Nothing outside the stretch should be returned: give exactly the lines from the line containing "in its seat" through the line containing "before = set(bpy.data.objects)", including both.

**Material supplied:**
#####
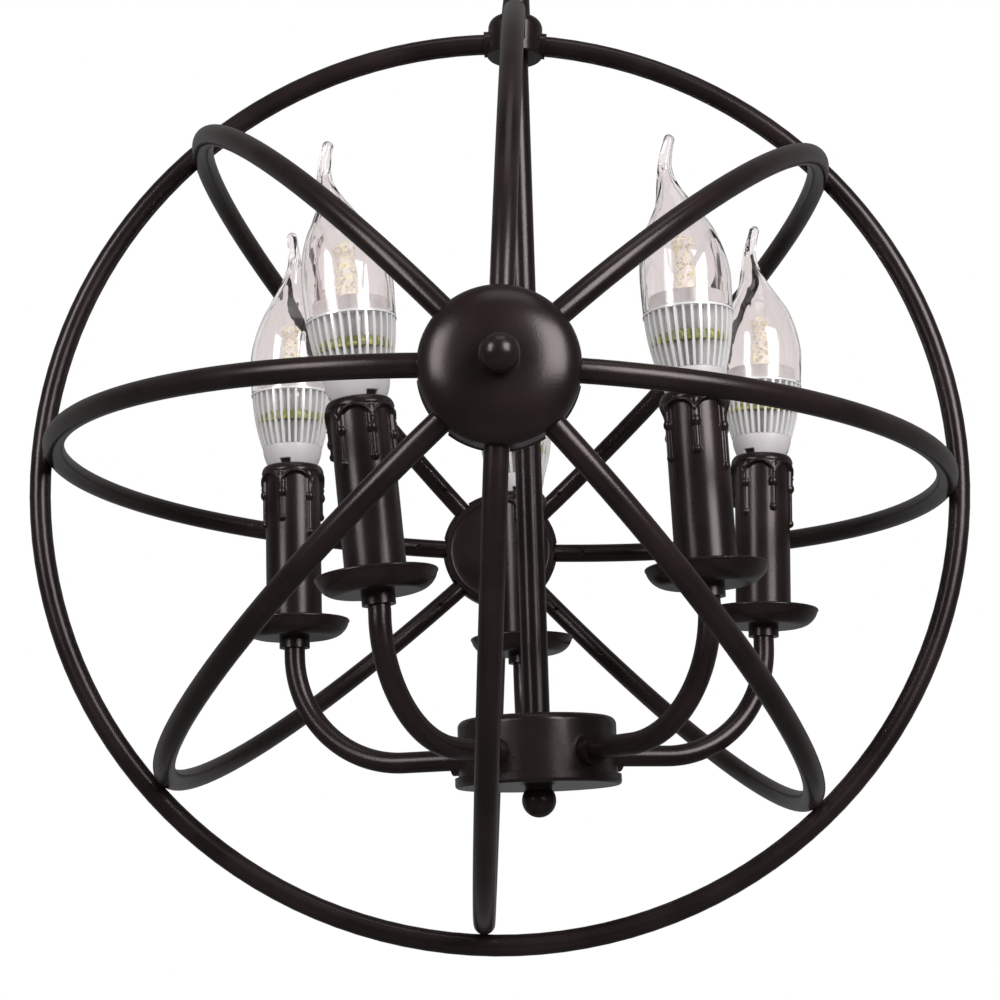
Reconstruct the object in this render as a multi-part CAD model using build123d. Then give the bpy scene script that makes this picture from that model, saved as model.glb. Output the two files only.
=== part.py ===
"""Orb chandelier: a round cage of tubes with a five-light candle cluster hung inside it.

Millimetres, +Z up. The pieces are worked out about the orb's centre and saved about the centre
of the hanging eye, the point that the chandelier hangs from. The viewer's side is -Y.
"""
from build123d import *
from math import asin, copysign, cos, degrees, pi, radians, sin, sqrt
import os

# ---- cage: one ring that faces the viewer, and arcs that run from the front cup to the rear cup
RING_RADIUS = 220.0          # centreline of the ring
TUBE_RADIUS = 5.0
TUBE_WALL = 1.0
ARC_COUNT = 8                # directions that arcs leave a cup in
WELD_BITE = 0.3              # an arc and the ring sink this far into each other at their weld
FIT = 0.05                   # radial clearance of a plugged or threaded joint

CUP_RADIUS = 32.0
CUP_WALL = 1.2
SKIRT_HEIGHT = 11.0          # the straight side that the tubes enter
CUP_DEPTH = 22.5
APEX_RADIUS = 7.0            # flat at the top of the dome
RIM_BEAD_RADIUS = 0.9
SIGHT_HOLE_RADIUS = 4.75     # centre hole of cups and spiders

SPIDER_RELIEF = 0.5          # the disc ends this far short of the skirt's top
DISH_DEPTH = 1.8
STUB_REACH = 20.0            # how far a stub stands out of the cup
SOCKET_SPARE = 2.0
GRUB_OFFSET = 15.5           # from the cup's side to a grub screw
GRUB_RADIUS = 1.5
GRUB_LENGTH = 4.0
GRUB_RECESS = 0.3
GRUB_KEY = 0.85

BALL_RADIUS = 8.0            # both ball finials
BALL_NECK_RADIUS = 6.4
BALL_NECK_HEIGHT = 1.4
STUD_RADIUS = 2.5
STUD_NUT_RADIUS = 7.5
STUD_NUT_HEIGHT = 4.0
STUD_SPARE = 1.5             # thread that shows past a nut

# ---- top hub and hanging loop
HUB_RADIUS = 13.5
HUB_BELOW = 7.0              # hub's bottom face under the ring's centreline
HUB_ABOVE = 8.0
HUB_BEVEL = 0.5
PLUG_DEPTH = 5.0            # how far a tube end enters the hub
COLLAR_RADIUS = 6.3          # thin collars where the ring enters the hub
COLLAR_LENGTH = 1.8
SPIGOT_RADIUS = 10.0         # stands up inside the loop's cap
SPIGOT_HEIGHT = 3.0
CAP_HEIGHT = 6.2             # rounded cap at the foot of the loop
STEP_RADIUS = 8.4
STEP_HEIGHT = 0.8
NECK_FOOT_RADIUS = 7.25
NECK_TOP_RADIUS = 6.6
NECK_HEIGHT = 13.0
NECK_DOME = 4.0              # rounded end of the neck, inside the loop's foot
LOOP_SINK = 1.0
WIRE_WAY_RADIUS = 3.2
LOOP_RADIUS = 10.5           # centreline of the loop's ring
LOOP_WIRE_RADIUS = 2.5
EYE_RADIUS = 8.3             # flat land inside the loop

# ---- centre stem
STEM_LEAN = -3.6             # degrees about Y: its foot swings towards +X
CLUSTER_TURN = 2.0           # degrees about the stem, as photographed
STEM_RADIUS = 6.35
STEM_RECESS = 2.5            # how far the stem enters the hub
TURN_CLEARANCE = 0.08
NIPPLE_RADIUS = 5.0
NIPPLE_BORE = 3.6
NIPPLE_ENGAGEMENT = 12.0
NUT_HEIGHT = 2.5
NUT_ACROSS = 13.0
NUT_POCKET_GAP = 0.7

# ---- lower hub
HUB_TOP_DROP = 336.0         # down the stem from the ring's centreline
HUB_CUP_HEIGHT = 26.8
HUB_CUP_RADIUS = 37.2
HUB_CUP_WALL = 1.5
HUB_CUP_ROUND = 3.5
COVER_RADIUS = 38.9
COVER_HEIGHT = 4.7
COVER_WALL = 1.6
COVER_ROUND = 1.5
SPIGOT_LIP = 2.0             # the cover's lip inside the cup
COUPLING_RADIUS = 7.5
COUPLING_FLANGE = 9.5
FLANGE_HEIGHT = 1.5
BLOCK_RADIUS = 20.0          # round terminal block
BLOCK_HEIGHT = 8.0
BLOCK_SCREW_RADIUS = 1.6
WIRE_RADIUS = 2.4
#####
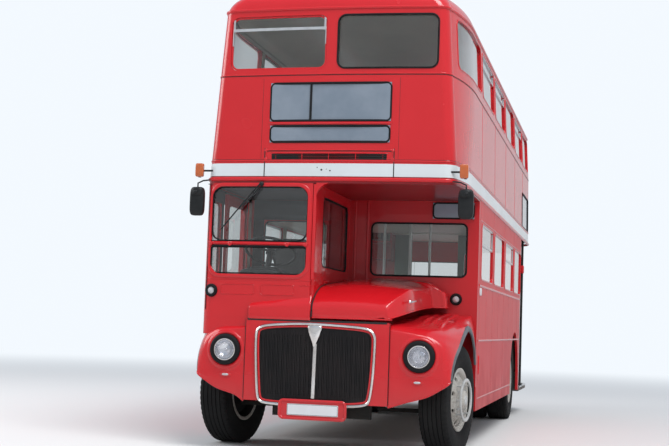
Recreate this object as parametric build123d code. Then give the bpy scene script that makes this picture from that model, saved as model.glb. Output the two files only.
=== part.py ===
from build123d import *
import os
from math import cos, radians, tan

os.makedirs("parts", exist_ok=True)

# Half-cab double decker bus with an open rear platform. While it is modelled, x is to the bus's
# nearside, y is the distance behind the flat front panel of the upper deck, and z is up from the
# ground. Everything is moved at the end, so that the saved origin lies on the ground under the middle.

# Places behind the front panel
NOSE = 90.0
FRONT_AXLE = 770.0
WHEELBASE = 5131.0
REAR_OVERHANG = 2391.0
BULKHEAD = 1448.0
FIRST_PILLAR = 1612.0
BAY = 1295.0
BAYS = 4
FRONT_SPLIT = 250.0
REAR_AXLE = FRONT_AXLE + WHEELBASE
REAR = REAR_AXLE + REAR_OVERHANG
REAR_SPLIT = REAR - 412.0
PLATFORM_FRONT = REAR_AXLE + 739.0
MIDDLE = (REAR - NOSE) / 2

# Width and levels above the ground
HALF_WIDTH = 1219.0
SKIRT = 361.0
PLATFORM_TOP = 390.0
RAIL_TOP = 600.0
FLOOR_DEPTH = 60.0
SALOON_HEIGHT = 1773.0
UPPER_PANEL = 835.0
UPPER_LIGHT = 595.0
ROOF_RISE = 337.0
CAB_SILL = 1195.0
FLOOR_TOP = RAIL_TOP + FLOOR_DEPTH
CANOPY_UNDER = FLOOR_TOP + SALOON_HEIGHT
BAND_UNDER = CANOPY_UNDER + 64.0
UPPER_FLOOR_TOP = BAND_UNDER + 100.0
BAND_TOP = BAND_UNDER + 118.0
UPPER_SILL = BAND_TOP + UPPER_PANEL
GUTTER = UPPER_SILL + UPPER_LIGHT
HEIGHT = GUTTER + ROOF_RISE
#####
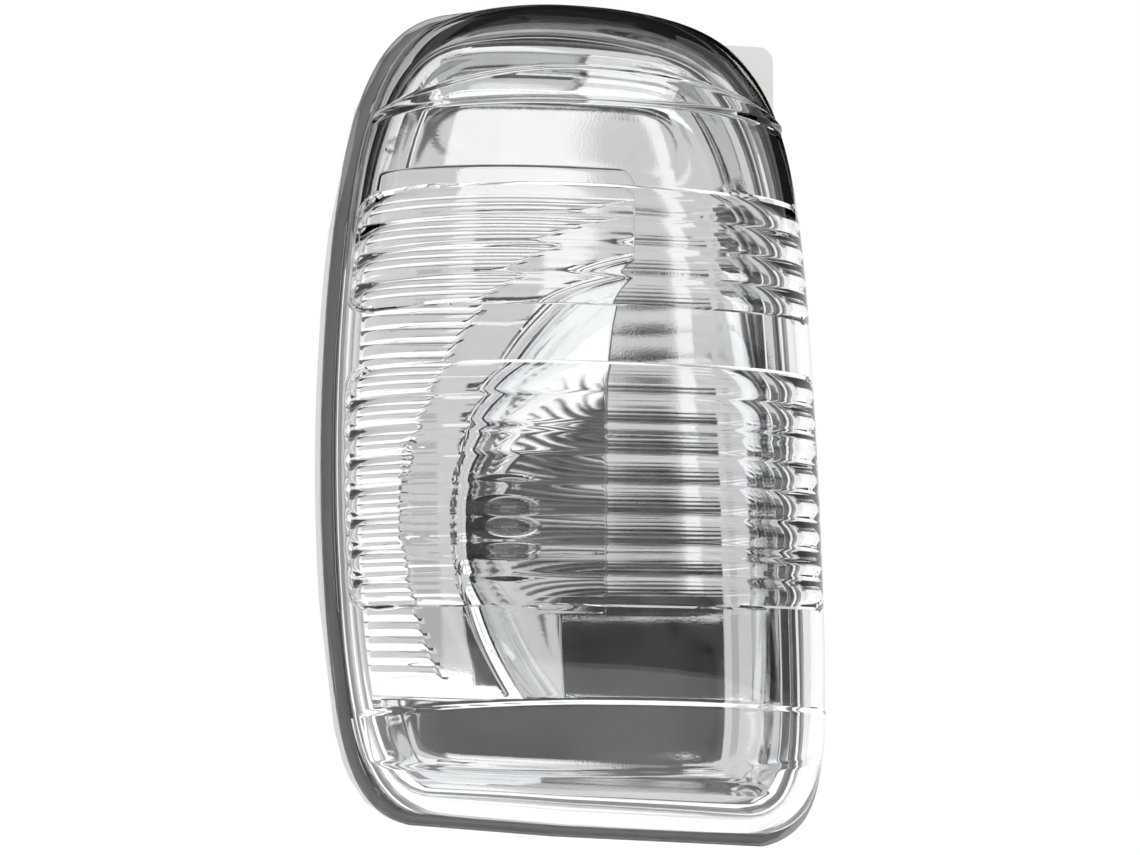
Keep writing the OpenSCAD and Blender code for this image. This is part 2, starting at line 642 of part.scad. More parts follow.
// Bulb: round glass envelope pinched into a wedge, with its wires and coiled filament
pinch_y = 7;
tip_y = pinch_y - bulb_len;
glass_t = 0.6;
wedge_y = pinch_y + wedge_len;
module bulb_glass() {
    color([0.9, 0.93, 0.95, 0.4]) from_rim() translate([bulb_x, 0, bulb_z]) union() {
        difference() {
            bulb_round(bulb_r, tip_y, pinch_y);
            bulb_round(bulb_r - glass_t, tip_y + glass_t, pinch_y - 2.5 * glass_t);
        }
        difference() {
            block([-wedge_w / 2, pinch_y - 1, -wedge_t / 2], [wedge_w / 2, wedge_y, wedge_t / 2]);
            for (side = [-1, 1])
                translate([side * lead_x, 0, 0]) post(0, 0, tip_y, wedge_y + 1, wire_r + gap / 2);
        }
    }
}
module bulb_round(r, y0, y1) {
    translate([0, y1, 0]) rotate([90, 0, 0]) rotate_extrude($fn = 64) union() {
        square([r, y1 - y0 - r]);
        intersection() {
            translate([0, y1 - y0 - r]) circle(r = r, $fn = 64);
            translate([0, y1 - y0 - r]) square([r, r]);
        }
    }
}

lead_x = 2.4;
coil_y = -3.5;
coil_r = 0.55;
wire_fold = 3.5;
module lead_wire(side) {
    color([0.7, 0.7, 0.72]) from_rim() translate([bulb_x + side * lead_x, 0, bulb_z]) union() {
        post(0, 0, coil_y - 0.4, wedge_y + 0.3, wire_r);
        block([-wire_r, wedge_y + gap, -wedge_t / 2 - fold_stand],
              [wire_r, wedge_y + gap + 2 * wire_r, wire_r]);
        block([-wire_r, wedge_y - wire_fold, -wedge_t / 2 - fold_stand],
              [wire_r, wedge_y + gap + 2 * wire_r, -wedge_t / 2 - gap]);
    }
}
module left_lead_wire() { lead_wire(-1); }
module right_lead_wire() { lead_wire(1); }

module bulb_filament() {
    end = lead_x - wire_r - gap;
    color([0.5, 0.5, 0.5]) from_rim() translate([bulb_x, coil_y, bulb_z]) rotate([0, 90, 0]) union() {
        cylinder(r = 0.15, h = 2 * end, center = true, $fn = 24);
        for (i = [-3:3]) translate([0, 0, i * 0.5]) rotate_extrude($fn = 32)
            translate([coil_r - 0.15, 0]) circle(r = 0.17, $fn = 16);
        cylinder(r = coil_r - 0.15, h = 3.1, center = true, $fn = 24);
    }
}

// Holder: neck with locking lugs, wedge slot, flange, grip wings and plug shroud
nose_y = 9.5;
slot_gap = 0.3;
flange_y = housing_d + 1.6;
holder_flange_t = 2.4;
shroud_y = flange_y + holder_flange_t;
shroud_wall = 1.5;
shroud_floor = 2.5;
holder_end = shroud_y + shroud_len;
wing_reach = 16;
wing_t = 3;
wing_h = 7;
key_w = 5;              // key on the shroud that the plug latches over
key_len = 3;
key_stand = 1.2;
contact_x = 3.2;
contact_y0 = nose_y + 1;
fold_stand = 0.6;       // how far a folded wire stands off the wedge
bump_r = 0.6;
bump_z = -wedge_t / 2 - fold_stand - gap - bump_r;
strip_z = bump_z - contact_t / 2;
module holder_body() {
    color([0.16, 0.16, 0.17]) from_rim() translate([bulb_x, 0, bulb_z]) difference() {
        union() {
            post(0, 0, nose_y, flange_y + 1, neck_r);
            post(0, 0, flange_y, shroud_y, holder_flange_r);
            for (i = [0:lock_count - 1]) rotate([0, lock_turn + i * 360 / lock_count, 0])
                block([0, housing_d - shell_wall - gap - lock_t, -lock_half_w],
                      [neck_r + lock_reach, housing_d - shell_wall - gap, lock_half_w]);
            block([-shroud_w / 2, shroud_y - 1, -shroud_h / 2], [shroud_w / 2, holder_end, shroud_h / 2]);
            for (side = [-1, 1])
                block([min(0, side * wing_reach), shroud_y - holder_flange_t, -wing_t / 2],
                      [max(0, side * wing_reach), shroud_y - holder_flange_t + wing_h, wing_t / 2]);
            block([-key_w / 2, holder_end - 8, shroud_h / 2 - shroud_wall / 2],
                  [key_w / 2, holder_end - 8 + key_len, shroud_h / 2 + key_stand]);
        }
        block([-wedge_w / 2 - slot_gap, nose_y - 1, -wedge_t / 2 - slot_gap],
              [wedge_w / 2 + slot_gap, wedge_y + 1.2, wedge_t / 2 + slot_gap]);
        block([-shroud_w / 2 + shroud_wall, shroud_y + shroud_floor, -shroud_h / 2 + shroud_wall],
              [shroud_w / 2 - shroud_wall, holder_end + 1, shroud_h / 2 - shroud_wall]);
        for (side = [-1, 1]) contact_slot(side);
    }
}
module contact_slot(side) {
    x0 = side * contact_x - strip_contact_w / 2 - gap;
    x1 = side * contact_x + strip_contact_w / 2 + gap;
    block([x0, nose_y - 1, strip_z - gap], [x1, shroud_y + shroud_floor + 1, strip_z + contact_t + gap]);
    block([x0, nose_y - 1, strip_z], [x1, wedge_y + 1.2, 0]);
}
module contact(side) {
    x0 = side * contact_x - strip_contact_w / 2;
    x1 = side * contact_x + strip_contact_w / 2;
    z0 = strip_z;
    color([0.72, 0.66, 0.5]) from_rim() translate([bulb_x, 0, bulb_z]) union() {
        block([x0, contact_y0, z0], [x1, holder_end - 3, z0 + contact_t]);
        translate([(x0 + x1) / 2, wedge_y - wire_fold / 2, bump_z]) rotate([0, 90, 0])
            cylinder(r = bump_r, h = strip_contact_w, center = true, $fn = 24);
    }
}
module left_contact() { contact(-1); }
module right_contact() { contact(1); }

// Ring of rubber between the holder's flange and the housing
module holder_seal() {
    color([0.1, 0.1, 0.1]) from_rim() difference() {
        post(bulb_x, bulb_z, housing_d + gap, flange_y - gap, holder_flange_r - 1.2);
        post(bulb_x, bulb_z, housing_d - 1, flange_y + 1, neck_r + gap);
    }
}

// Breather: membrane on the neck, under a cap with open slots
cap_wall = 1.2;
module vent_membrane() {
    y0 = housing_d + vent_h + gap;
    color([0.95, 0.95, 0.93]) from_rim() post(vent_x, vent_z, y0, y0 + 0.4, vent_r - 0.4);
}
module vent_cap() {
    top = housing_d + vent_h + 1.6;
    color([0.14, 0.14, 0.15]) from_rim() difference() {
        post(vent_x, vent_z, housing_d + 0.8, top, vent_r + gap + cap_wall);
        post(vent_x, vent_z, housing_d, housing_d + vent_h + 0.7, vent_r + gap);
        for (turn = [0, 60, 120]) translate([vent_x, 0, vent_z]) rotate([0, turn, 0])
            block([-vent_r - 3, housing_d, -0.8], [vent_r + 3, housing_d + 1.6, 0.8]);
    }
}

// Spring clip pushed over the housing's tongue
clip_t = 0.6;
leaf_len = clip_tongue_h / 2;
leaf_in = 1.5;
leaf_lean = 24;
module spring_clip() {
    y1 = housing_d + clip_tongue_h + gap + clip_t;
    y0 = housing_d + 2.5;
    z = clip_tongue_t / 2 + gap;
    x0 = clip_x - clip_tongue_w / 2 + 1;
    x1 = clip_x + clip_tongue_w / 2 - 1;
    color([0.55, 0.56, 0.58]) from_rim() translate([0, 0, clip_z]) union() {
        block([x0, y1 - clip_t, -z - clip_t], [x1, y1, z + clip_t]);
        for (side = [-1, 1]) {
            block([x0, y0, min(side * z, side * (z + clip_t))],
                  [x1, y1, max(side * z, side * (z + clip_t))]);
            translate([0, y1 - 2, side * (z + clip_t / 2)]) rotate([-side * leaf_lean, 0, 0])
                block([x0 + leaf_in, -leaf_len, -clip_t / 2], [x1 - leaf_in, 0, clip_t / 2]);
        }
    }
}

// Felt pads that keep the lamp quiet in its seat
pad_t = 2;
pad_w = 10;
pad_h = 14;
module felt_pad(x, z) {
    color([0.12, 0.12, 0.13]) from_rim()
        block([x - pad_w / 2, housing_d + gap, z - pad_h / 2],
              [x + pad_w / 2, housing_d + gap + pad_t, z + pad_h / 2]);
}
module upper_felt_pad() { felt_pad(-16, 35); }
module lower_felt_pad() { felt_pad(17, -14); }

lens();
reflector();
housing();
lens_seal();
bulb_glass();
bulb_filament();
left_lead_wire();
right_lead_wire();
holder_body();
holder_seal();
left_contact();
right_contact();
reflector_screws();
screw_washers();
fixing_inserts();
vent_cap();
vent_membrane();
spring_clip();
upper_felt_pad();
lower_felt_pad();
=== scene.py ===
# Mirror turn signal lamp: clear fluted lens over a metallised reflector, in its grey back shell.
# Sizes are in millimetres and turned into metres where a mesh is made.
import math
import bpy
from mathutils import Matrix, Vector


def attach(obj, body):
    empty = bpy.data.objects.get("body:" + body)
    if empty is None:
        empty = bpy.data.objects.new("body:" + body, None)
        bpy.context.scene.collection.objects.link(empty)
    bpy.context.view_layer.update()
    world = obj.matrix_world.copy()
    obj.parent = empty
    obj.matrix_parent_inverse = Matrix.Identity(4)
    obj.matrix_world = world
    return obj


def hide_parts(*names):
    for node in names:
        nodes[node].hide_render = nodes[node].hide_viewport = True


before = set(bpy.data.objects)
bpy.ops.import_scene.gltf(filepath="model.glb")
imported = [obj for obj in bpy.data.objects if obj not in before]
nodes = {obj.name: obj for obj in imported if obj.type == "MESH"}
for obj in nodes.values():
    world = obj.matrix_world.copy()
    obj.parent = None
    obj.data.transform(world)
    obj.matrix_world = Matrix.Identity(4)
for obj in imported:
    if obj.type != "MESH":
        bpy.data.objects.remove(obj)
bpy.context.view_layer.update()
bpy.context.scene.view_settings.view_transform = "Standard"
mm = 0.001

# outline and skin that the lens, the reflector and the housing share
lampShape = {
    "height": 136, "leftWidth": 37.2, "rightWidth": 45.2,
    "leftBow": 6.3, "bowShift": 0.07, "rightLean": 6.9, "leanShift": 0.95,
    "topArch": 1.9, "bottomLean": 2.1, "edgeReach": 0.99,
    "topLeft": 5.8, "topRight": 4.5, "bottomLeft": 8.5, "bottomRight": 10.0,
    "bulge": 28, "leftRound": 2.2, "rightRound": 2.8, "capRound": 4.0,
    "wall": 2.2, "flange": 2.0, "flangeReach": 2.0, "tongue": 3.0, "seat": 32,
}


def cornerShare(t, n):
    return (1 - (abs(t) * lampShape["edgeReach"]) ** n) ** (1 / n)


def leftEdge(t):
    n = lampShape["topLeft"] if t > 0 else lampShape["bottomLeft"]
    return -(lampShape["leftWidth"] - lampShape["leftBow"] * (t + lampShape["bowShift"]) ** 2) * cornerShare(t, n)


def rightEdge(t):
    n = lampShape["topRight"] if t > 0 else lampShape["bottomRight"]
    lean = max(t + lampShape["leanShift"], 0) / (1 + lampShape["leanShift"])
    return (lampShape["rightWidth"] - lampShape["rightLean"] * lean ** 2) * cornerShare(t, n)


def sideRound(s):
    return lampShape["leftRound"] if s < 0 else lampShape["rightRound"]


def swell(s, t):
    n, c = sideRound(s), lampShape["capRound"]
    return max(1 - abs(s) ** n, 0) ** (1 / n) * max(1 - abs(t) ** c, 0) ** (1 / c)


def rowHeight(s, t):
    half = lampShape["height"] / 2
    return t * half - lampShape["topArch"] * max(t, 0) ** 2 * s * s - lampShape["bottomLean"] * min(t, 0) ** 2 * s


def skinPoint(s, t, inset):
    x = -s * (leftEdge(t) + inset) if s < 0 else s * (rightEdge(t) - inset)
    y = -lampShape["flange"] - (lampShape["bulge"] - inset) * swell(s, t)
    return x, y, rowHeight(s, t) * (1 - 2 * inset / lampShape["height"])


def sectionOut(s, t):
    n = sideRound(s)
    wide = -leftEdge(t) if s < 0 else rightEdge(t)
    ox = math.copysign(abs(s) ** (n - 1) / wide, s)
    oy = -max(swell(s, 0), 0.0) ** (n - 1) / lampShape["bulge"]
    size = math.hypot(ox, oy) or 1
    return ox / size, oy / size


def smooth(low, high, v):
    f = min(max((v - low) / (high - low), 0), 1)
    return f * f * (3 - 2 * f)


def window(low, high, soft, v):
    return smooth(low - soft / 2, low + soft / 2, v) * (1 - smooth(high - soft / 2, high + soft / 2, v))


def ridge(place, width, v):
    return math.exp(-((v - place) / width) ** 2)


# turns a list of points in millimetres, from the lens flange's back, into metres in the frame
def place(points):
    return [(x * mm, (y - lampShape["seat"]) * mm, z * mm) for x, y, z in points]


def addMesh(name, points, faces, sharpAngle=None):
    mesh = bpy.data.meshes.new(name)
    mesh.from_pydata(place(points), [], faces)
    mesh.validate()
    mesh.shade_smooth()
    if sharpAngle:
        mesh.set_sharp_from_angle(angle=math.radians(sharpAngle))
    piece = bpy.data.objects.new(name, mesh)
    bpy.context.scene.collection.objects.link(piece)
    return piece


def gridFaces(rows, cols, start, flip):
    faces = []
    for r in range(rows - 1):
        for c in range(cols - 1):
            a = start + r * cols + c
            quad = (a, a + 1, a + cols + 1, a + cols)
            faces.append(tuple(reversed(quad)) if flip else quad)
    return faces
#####
**The solution:**
// Felt pads that keep the lamp quiet in its seat
pad_t = 2;
pad_w = 10;
pad_h = 14;
module felt_pad(x, z) {
    color([0.12, 0.12, 0.13]) from_rim()
        block([x - pad_w / 2, housing_d + gap, z - pad_h / 2],
              [x + pad_w / 2, housing_d + gap + pad_t, z + pad_h / 2]);
}
module upper_felt_pad() { felt_pad(-16, 35); }
module lower_felt_pad() { felt_pad(17, -14); }

lens();
reflector();
housing();
lens_seal();
bulb_glass();
bulb_filament();
left_lead_wire();
right_lead_wire();
holder_body();
holder_seal();
left_contact();
right_contact();
reflector_screws();
screw_washers();
fixing_inserts();
vent_cap();
vent_membrane();
spring_clip();
upper_felt_pad();
lower_felt_pad();
=== scene.py ===
# Mirror turn signal lamp: clear fluted lens over a metallised reflector, in its grey back shell.
# Sizes are in millimetres and turned into metres where a mesh is made.
import math
import bpy
from mathutils import Matrix, Vector


def attach(obj, body):
    empty = bpy.data.objects.get("body:" + body)
    if empty is None:
        empty = bpy.data.objects.new("body:" + body, None)
        bpy.context.scene.collection.objects.link(empty)
    bpy.context.view_layer.update()
    world = obj.matrix_world.copy()
    obj.parent = empty
    obj.matrix_parent_inverse = Matrix.Identity(4)
    obj.matrix_world = world
    return obj


def hide_parts(*names):
    for node in names:
        nodes[node].hide_render = nodes[node].hide_viewport = True


before = set(bpy.data.objects)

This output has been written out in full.